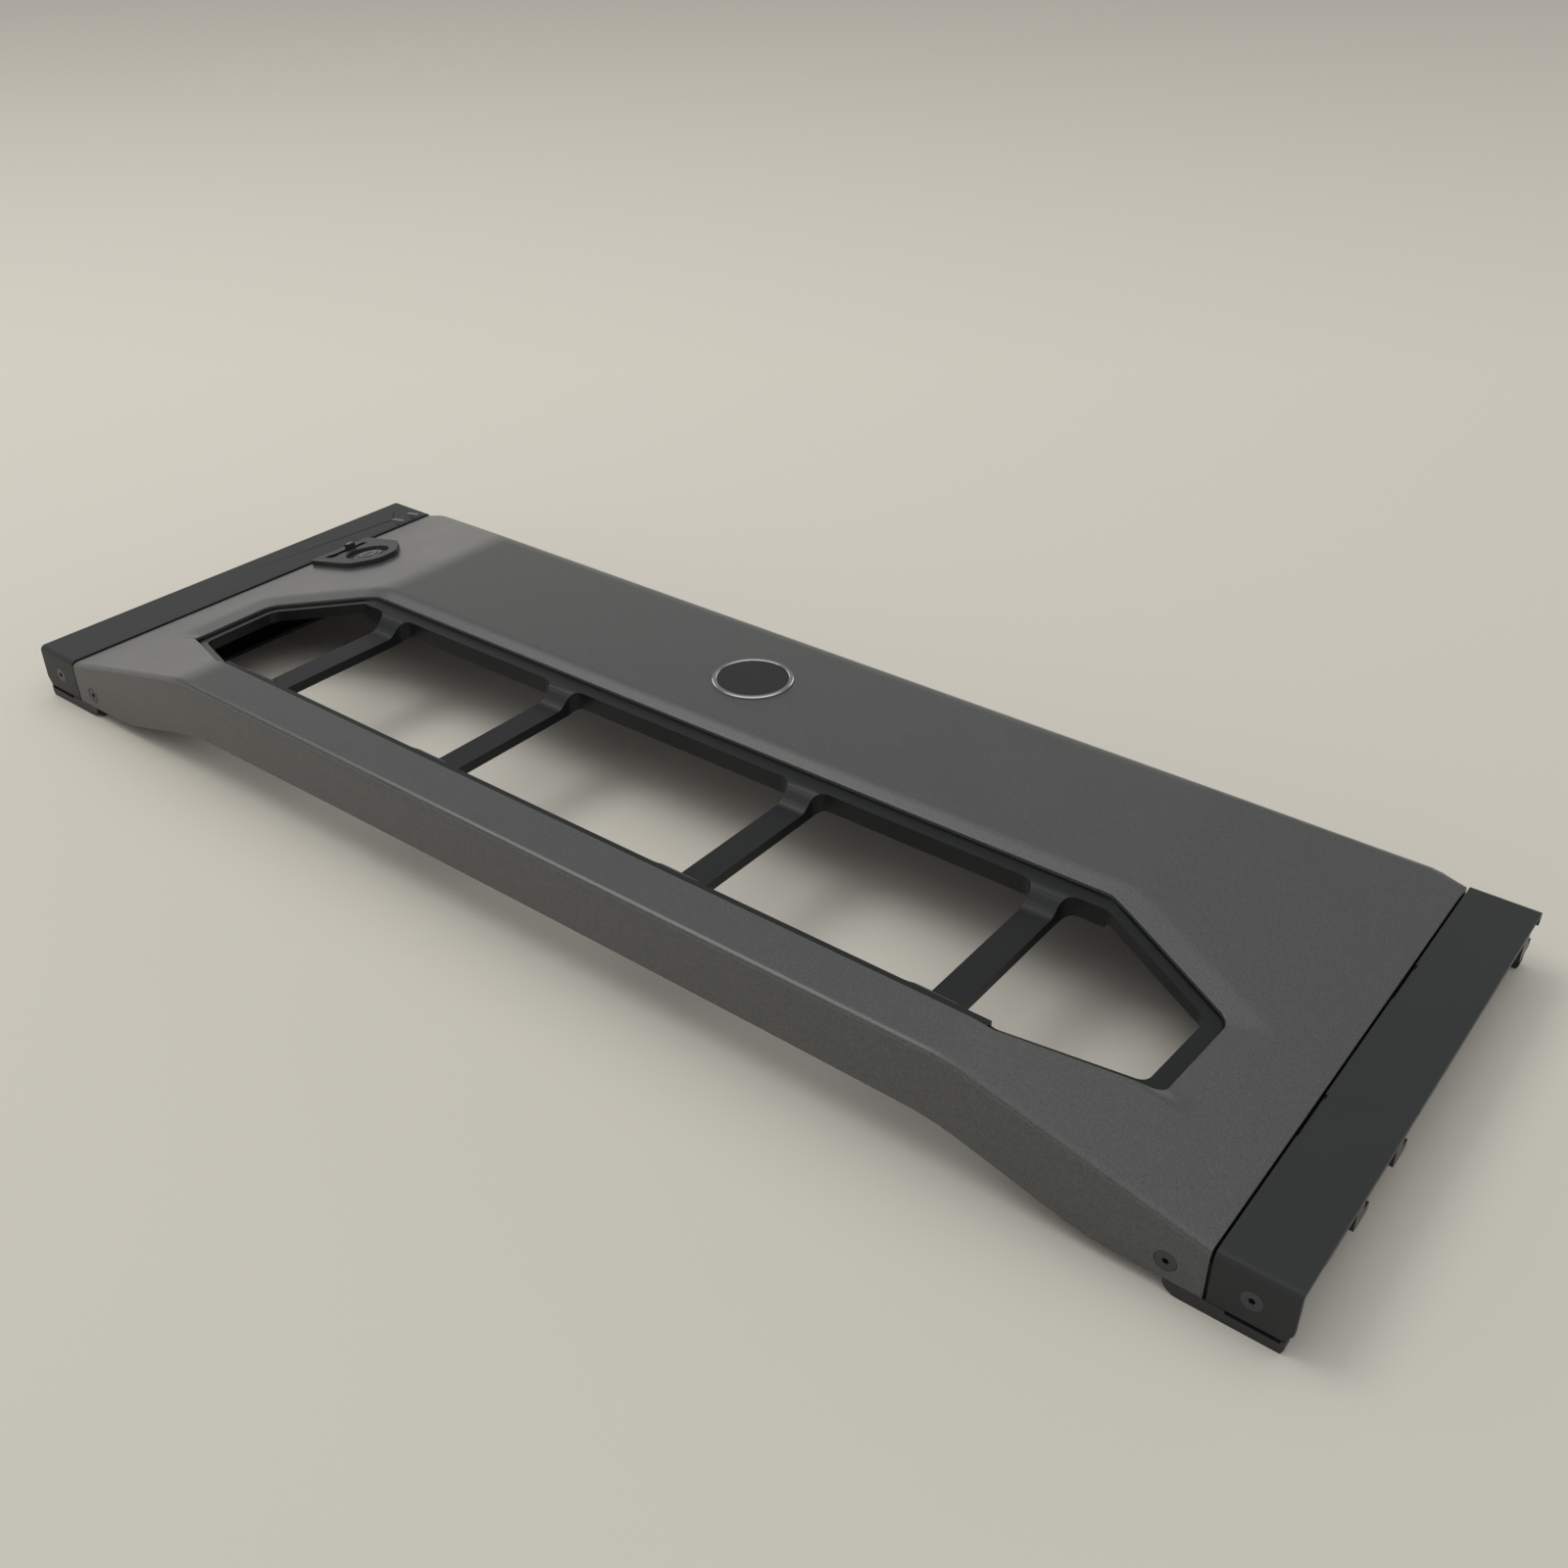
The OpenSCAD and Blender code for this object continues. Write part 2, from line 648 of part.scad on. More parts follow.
hook_y = [32.5, 57.5, total_d - 14.5];
hook_plate_w = 9;
stake_d = 2.6;
stake_y = [20, 45, total_d - 62, total_d - 28];
module at_hook_stakes() {
    for (y = stake_y) translate([half_w - hook_plate_w / 2 - 2, up(y), 0]) children();
}
module right_hook_plate() {
    top = cap_z - cap_t - fit / 2;
    color([0.55, 0.56, 0.55]) {
        difference() {
            translate([half_w - hook_plate_w - 0.2, up(stake_y[0] - 6), top - hook_t])
                cube([hook_plate_w, hook_y[2] + hook_stem - stake_y[0] + 6, hook_t]);
            at_hook_stakes() cylinder(d = stake_d + 2 * fit, h = far);
        }
        for (y = hook_y) along_x(half_w - 0.2 - hook_t, half_w - 0.2) polygon(rounded([
            [up(y), top - over, 0], [up(y), cap_z - hook_drop, 1],
            [up(y) + hook_stem + hook_nose, cap_z - hook_drop, 1],
            [up(y) + hook_stem + hook_nose, cap_z - hook_drop + 3, 0.6],
            [up(y) + hook_stem, cap_z - hook_drop + 3.4, 0.6], [up(y) + hook_stem, top - over, 0]
        ]));
    }
}

// ---- Badge ----

badge_pin_d = 2.2;
badge_disc_h = badge_h * 0.6;
badge_lip_h = 0.25;
module at_badge_pins() {
    mirrored([1, 0, 0]) translate([badge_d / 4, 0, 0]) children();
}
module badge_ring() {
    ring_r = badge_d / 2;
    color([0.8, 0.8, 0.8]) translate([0, up(badge_y), face_z]) rotate_extrude($fn = 96) polygon([
        [ring_r - badge_rim_w, badge_lip_h + fit / 2], [ring_r - badge_rim_w, badge_h - 0.2],
        [ring_r - badge_rim_w + 0.2, badge_h], [ring_r - 0.3, badge_h], [ring_r, badge_h - 0.3],
        [ring_r, 0], [ring_r - 0.5, 0], [ring_r - 0.5, badge_lip_h + fit / 2]
    ]);
}
module badge_disc() {
    color([0.1, 0.1, 0.11]) translate([0, up(badge_y), face_z]) {
        cylinder(r = badge_d / 2 - 0.5 - fit / 2, h = badge_lip_h, $fn = 96);
        cylinder(r = badge_d / 2 - badge_rim_w - fit / 2, h = badge_disc_h, $fn = 96);
        at_badge_pins() translate([0, 0, -sheet_t - 2]) cylinder(d = badge_pin_d, h = sheet_t + 2);
    }
}
module badge_clips() {
    color([0.6, 0.61, 0.63]) translate([0, up(badge_y), face_z - sheet_t]) at_badge_pins()
        translate([0, 0, -0.6]) difference() {
            cylinder(d = badge_pin_d + 5, h = 0.6);
            translate([0, 0, -over]) cylinder(d = badge_pin_d + fit, h = 0.6 + 2 * over);
        }
}

// ---- Key lock, drawn on the left ramp round the lock's centre ----

plate_half_y = 14.8;
plate_left = -21.6;
floor_z = plate_h - recess_depth;
floor_t = 1.4;
slot_x = -14.9;
slot_y0 = -8.5;
plate_screw_d = 2;
module lock_outline() {
    polygon(rounded([
        [plate_left, -12.4, 1], [4.8, -13.3, 8], [14.8, -6.6, 7], [14, 4, 8], [2.3, 14.2, 9],
        [plate_left, 16.6, 1]
    ], 7));
}
// The hole in the panel that the plate's back stands in
module lock_cut_outline(d) {
    polygon(rounded([
        [plate_left + 2.6 - d, -9 - d, 2], [3, -10 - d, 7], [12 + d, -4 - d, 5], [11.4 + d, 3, 5],
        [1, 11 + d, 7], [plate_left + 2.6 - d, 12.6 + d, 2]
    ]));
}
module at_plate_screws() {
    for (p = [[-9, -11.4], [-8, 14]]) translate([p[0], p[1], 0]) children();
}
module lock_plate() {
    color([0.12, 0.125, 0.13]) on_left_ramp(lock_x, lock_y) difference() {
        union() {
            linear_extrude(plate_h) lock_outline();
            translate([0, 0, floor_z - floor_t - 0.6]) linear_extrude(floor_t + 0.6) lock_cut_outline(0);
        }
        // Oval recess round the key lock
        translate([0, 0, floor_z]) linear_extrude(plate_h)
            scale([recess_l / recess_w, 1]) circle(d = recess_w, $fn = 64);
        translate([0, 0, -far / 2]) cylinder(d = body_d + 2 * fit, h = far);
        // Slot for the finger nub, with a wider end where the nub is put in
        translate([slot_x - slot_w / 2, slot_y0, -far / 2]) cube([slot_w, slot_l, far]);
        translate([slot_x - slot_w * 0.75, slot_y0, plate_h - 0.8]) cube([slot_w * 1.5, 3.6, plate_h]);
        at_plate_screws() translate([0, 0, -over]) cylinder(d = plate_screw_d + fit, h = plate_h);
    }
}
module lock_plate_screws() {
    color([0.5, 0.5, 0.52]) on_left_ramp(lock_x, lock_y) at_plate_screws()
        translate([0, 0, -sheet_t]) pan_screw(plate_screw_d, 3.4, 1.2, sheet_t + plate_h - 1.4);
}
module lock_body() {
    color([0.42, 0.42, 0.42]) on_left_ramp(lock_x, lock_y) difference() {
        union() {
            translate([0, 0, floor_z]) cylinder(d = body_d + 1.4, h = 0.5);
            translate([0, 0, -body_l]) cylinder(d = body_d, h = body_l + floor_z);
        }
        translate([0, 0, -body_l - over]) cylinder(d = plug_d + 2 * slide, h = far);
    }
}
module lock_nut() {
    seat = floor_z - floor_t - 0.6;
    color([0.62, 0.6, 0.5]) on_left_ramp(lock_x, lock_y) translate([0, 0, seat - 3]) difference() {
        cylinder(d = 15, h = 3, $fn = 6);
        translate([0, 0, -over]) cylinder(d = body_d + fit, h = 3 + 2 * over);
    }
}
tail_w = 3.4;
cam_t = 1.5;
cam_z = -body_l - cam_t - slide;
module lock_plug() {
    color([0.5, 0.5, 0.5]) on_left_ramp(lock_x, lock_y) difference() {
        union() {
            translate([0, 0, -body_l - slide]) cylinder(d = plug_d, h = body_l + slide + floor_z + 0.7);
            translate([-tail_w / 2, -tail_w / 2, cam_z]) cube([tail_w, tail_w, cam_t + over]);
        }
        translate([-0.6, -2.3, floor_z - 5]) cube([1.2, 4.6, 10]);
        translate([0, 0, cam_z - over]) cylinder(d = plate_screw_d + fit, h = 5);
    }
}
cam_l = 15;
module lock_cam() {
    color([0.58, 0.58, 0.6]) on_left_ramp(lock_x, lock_y) translate([0, 0, cam_z]) difference() {
        linear_extrude(cam_t - fit) union() {
            circle(d = 9);
            translate([-cam_l + 3, -3]) square([cam_l - 3, 6]);
            translate([-cam_l + 3, 0]) circle(d = 6);
        }
        translate([-tail_w / 2 - fit, -tail_w / 2 - fit, -over])
            cube([tail_w + 2 * fit, tail_w + 2 * fit, cam_t + 2 * over]);
    }
}
module cam_screw() {
    color([0.5, 0.5, 0.52]) on_left_ramp(lock_x, lock_y) translate([0, 0, cam_z - fit / 2])
        pan_screw(plate_screw_d, 5.6, 1.4, 3.6);
}

// ---- Release latch ----

nub_l = 3.4;
nub_y = 3;                                // Nub from the lock's centre
bar_in = web_in - 3.3;                    // Inner face of the latch bar, from the middle
bar_low = 6;                              // Lower edge of the latch bar
leg_t = 3;
leg_h = 10.9;                             // Reaches from the bar's lower edge up into the slider
lug_l = 6;
lug_z = 10.4;                             // Clear of the cam's upper face
slider_y = up(lock_y) + nub_y;            // Place of the slider along Y
module release_slider() {
    color([0.1, 0.105, 0.11]) {
        on_left_ramp(lock_x, lock_y) {
            translate([slot_x - slot_w / 2 + slide, nub_y - nub_l / 2, -3])
                cube([slot_w - 2 * slide, nub_l, nub_h + 3]);
            translate([slot_x - 5.5, nub_y - 10, -3.6]) cube([9.5, 18, 1.4]);
        }
        difference() {
            translate([-bar_in + fit / 2, slider_y - 6, bar_low + 0.5]) cube([leg_t, 12, leg_h]);
            at_slider_screws() translate([0, 0, -over])
                cylinder(d = plate_screw_d + fit, h = leg_t + 2 * over);
        }
        // Lug that stands over the cam while the lock is shut
        translate([-bar_in + fit / 2, slider_y - 6, lug_z]) cube([leg_t + lug_l, 4, 3.5]);
    }
}
screw_pitch = 3.2;
screw_rise = 2.4;                         // Keeps the heads under the lug
module at_slider_screws() {
    for (dy = [-screw_pitch, screw_pitch])
        translate([-bar_in + leg_t + fit, slider_y + dy, bar_low + screw_rise])
            rotate([0, -90, 0]) children();
}
module slider_screws() {
    color([0.5, 0.5, 0.52]) at_slider_screws()
        pan_screw(plate_screw_d, 3.4, 1.2, leg_t + bar_t + 0.4);
}
guide_y = [40, total_d - 30];
guide_d = 4;
guide_head_d = 7;
module at_guides() {
    for (y = guide_y) translate([-web_out, up(y), bar_low + bar_h / 2]) rotate([0, 90, 0]) children();
}
latch_hook_y = [60, total_d - 18];
latch_hook_w = 4;
bar_past_guide = 10;
bar_past_hook = 8;
spring_y = 84;
spring_l = 16;
spring_x = bar_in - 3.6;
spring_z = bar_low + bar_h / 2;
tab_t = 1.5;
module latch_bar() {
    low = up(guide_y[0]) - bar_past_guide;
    high = up(latch_hook_y[1]) + bar_past_hook;
    color([0.6, 0.61, 0.62]) difference() {
        union() {
            translate([-bar_in - bar_t, low, bar_low]) cube([bar_t, high - low, bar_h]);
            // Hooks through the web, each with its nose towards the lower edge
            for (y = latch_hook_y) {
                translate([-web_out - hook_reach, up(y), bar_low + 2])
                    cube([web_out + hook_reach - bar_in, latch_hook_w, bar_h - 4]);
                translate([-web_out - hook_reach, up(y) - 3, bar_low + 2]) cube([2.4, 3 + over, bar_h - 4]);
            }
            // Tab that presses on the spring
            translate([-bar_in - over, up(spring_y) - tab_t, bar_low]) cube([over + 6.6, tab_t, bar_h]);
        }
        for (y = guide_y) along_x(-half_w, 0) translate([up(y), bar_low + bar_h / 2])
            long_hole(guide_d + 2 * slide, latch_travel);
        at_slider_screws() cylinder(d = plate_screw_d + 2 * fit, h = far);
    }
}
module guide_screws() {
    color([0.5, 0.5, 0.52]) at_guides() {
        cylinder(d = 3, h = rail_sheet);
        translate([0, 0, rail_sheet]) cylinder(d = guide_d, h = web_in - bar_in + slide);
        translate([0, 0, rail_sheet + web_in - bar_in + slide]) difference() {
            cylinder(d = guide_head_d, h = 1.6);
            translate([0, 0, 1.6]) mirror([0, 0, 1]) star_socket(2.6, 1);
        }
    }
}
module guide_spacers() {
    t = web_in - bar_in - bar_t - fit;
    color([0.85, 0.85, 0.82]) at_guides() translate([0, 0, rail_sheet]) difference() {
        cylinder(d = guide_head_d, h = t);
        translate([0, 0, -over]) cylinder(d = guide_d + 2 * fit, h = t + 2 * over);
    }
}
// Helix of round wire, as rings of points joined into one skin
module latch_spring() {
    ring_n = 8;
    step_n = 14 * spring_turns;
    r = (coil_d - wire_d) / 2;
    run = spring_l - wire_d;
    ring = [for (i = [0:step_n]) let (t = i / step_n, a = 360 * spring_turns * t)
        for (j = [0:ring_n - 1]) let (b = 360 * j / ring_n, rr = r + wire_d / 2 * cos(b))
            [rr * cos(a), rr * sin(a), wire_d / 2 + run * t + wire_d / 2 * sin(b)]];
    sides = [for (i = [0:step_n - 1], j = [0:ring_n - 1])
        let (k = (j + 1) % ring_n)
        [i * ring_n + j, i * ring_n + k, (i + 1) * ring_n + k, (i + 1) * ring_n + j]];
    ends = [[for (j = [ring_n - 1:-1:0]) j], [for (j = [0:ring_n - 1]) step_n * ring_n + j]];
    color([0.7, 0.7, 0.72]) translate([-spring_x, up(spring_y) + fit / 2, spring_z]) rotate([-90, 0, 0])
        polyhedron(ring, concat(sides, ends));
}
module left_base_rail() {
    color([0.17, 0.175, 0.18]) {
        difference() {
            mirror([1, 0, 0]) base_rail();
            // Windows for the latch hooks, as long as the latch travels
            for (y = latch_hook_y) translate([-web_out - over, up(y) - 3 - slide, bar_low + 1])
                cube([rail_sheet + 2 * over, 3 + latch_hook_w + latch_travel + 2 * slide, bar_h - 2]);
            at_guides() translate([0, 0, -over]) cylinder(d = 3 + fit, h = rail_sheet + 2 * over);
        }
        // Stop for the spring, folded up from the floor
        translate([-bar_in + slide, up(spring_y) + spring_l + fit, 0]) cube([6, tab_t, bar_low + bar_h]);
    }
}

front_panel();
window_frame();
left_end_cap();
right_end_cap();
left_base_rail();
right_base_rail();
right_hook_plate();
badge_ring();
badge_disc();
badge_clips();
lock_plate();
lock_plate_screws();
lock_body();
lock_nut();
lock_plug();
lock_cam();
cam_screw();
release_slider();
slider_screws();
latch_bar();
guide_screws();
guide_spacers();
latch_spring();
indicator_lenses();
cap_screws();
panel_screws();
frame_screws();
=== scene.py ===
"""Server front bezel on its CAD frame: a formed panel, materials, softened edges, floor, light and camera."""
import math

import bmesh
import bpy
import numpy as np
from mathutils import Matrix, Vector


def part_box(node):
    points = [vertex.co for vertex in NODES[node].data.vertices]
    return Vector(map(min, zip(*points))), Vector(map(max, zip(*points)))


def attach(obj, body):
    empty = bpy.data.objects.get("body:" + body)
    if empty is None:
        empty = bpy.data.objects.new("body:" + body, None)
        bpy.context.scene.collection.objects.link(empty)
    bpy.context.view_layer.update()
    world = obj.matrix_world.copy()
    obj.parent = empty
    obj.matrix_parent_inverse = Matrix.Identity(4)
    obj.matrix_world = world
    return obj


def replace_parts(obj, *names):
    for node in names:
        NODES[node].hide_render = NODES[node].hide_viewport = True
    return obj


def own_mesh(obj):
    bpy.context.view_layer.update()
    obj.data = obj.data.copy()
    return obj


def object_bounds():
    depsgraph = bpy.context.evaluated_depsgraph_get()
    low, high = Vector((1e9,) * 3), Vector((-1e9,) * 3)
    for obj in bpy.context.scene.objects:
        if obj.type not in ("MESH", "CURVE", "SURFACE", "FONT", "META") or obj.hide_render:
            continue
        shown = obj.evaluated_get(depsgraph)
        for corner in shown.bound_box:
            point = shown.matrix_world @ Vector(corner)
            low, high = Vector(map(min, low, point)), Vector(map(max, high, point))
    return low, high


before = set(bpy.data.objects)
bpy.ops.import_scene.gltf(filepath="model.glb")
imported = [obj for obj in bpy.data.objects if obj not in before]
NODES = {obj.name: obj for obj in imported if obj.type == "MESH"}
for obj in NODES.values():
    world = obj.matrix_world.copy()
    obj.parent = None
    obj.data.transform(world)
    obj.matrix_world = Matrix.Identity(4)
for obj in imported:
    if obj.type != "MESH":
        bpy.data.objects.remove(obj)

CAD_LOW, CAD_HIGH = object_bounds()

# ---- Driving dimensions of the formed panel, in metres, in the CAD's own frame ----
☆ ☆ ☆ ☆
Leave out every line before the one containing "before = set(bpy.data.objects)"; set down that line and all remaining lines of the material exactly.

#### TASK OUTPUT
before = set(bpy.data.objects)
bpy.ops.import_scene.gltf(filepath="model.glb")
imported = [obj for obj in bpy.data.objects if obj not in before]
NODES = {obj.name: obj for obj in imported if obj.type == "MESH"}
for obj in NODES.values():
    world = obj.matrix_world.copy()
    obj.parent = None
    obj.data.transform(world)
    obj.matrix_world = Matrix.Identity(4)
for obj in imported:
    if obj.type != "MESH":
        bpy.data.objects.remove(obj)

CAD_LOW, CAD_HIGH = object_bounds()

# ---- Driving dimensions of the formed panel, in metres, in the CAD's own frame ----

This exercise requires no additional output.